Reinsurance industry consolidates; Universal, Malayan groups merge

Universal Reinsurance Corp. (Universal Re) and Malayan Reinsurance Corp. (Malayan Re) have merged operations, resulting in the shrinking of the local reinsurance industry.

Malayan Re chief executive Matias Simbulan said the "merger of equals" would result in the surviving entity, after completion of the detailed talks as well as fulfillment of government requirements, known as the Universal Malayan Reinsurance Corp.

Unofficial estimates place the merged reinsurers’ resources of over P1 billion.

However, this would place it behind industry leader National Reinsurance Corp. (National Re), which has resources of reportedly over P1 billion.
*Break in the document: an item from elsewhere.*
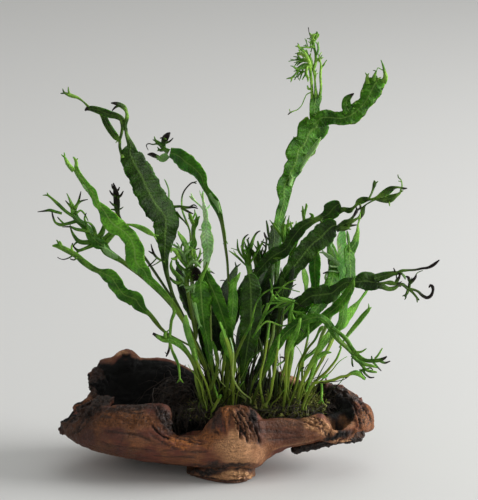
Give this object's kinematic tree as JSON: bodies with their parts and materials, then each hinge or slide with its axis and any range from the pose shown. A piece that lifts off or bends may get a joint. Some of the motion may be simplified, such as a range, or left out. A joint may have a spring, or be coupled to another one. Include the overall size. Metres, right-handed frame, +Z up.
{
  "type": "java fern on driftwood",
  "caption": "Crested java fern with tall forked blades and low arching fronds, grown from rhizomes on a hollow piece of driftwood that stands on its own.",
  "frame": {"origin": "middle of the flat rest under the foot of the wood, on the surface it stands on", "axes": "+X to the right seen from the front, along the wood, +Y from the front to the back, +Z up"},
  "size_m": [0.261, 0.1332, 0.2799],
  "materials": {
    "wood": "water-worn, matt",
    "wood_foot": "eroded end grain, matt",
    "bark": "rough, black-brown",
    "moss": "felted mat of moss and roots",
    "rhizome": "scaly, satin",
    "leaf_dark": "leathery, satin",
    "leaf_mid": "leathery, satin",
    "leaf_bright": "smooth, satin",
    "leaf_pale": "pale underside, matt"
  },
  "bodies": {
    "root": {"driftwood_trunk": "wood", "driftwood_right_arm": "wood", "driftwood_foot": "wood_foot", "driftwood_bark_flap": "bark", "moss_mat": "moss", "rhizome_front": "rhizome", "rhizome_middle": "rhizome", "rhizome_inner": "rhizome", "rhizome_back": "rhizome", "frond_tall_left_blade": "leaf_dark", "frond_light_left": "leaf_bright", "frond_crested_left": "leaf_mid", "frond_dark_crest_left": "leaf_dark", "frond_wavy_low_left": "leaf_mid", "frond_short_low_left": "leaf_mid", "frond_arching_left": "leaf_mid", "frond_tall_right": "leaf_mid", "frond_dark_right": "leaf_dark", "frond_green_right": "leaf_dark", "frond_dark_low_right": "leaf_dark", "frond_upright_right": "leaf_mid", "frond_pale_upright_right": "leaf_pale", "frond_arching_low_right": "leaf_mid", "frond_thick_bright": "leaf_bright", "frond_second_bright": "leaf_bright", "frond_slant_right": "leaf_mid", "frond_light_leaf_right": "leaf_bright", "frond_narrow_slant_right": "leaf_bright", "frond_bright_wavy_right": "leaf_bright", "frond_level_right": "leaf_bright", "frond_thin_right": "leaf_bright", "frond_pale_wavy_centre": "leaf_pale", "frond_thin_curl_left": "leaf_mid", "frond_narrow_forked_left": "leaf_mid", "frond_crested_inner_left": "leaf_mid", "frond_olive_forked": "leaf_mid", "frond_dark_forked_centre": "leaf_dark", "frond_narrow_upper_centre": "leaf_dark", "frond_curled_crest_centre": "leaf_mid", "frond_hanging_green": "leaf_mid", "frond_bright_narrow_right": "leaf_bright", "frond_broad_centre_left": "leaf_mid", "frond_diagonal_centre": "leaf_mid", "frond_small_centre": "leaf_bright", "frond_broad_olive_centre": "leaf_dark", "frond_light_narrow_centre": "leaf_bright", "frond_crossing_centre": "leaf_mid", "frond_second_crossing": "leaf_bright", "frond_bright_light_left": "leaf_bright", "frond_front_left_stem": "leaf_bright", "frond_front_small_leaf": "leaf_bright", "frond_front_narrow_left": "leaf_mid", "frond_front_bright_centre": "leaf_bright", "frond_front_slant_centre": "leaf_mid", "frond_pale_curved_centre": "leaf_pale", "frond_unrolling_tip": "leaf_bright", "frond_thin_front_right": "leaf_bright", "frond_rear_left": "leaf_dark", "frond_rear_centre": "leaf_dark"}
  },
  "joints": []
}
Universal Re, the reinsurance subsidiary of the Ayala Group of Companies, had a premium base of nearly P800 million while Malayan Re of the Yuchengco group had over P250 million as of end-2002.

The merger has shrunk the local reinsurance business to only two players, including National Re, which is a quasi-government reinsurer as its biggest stakeholder is the Government Service Insurance System (GSIS). The rest of the stakeholders are private sector insurance companies.

GSIS controls 19-percent equity in National Re. But the merger of Universal Re and the Malayan Re would gain them a combined stake in National Re of also 19 percent.

Prior to the merger, Malayan Re held 12- percent equity while the Bank of the Philippine Islands (BPI) group controlled seven percent.

Universal Re officials said that there is a possibility they would increase their stake in National Re, resulting in its dominance in the local reinsurance market.

However, the local insurance industry will continue to rely on foreign reinsurance for protection since the local industry cannot grow any bigger or control larger resources. It is normal for local business to tap the local reinsurers who, in turn, tap the foreign reinsurance market. Others, especially the big corporates, go directly to the foreign reinsurers.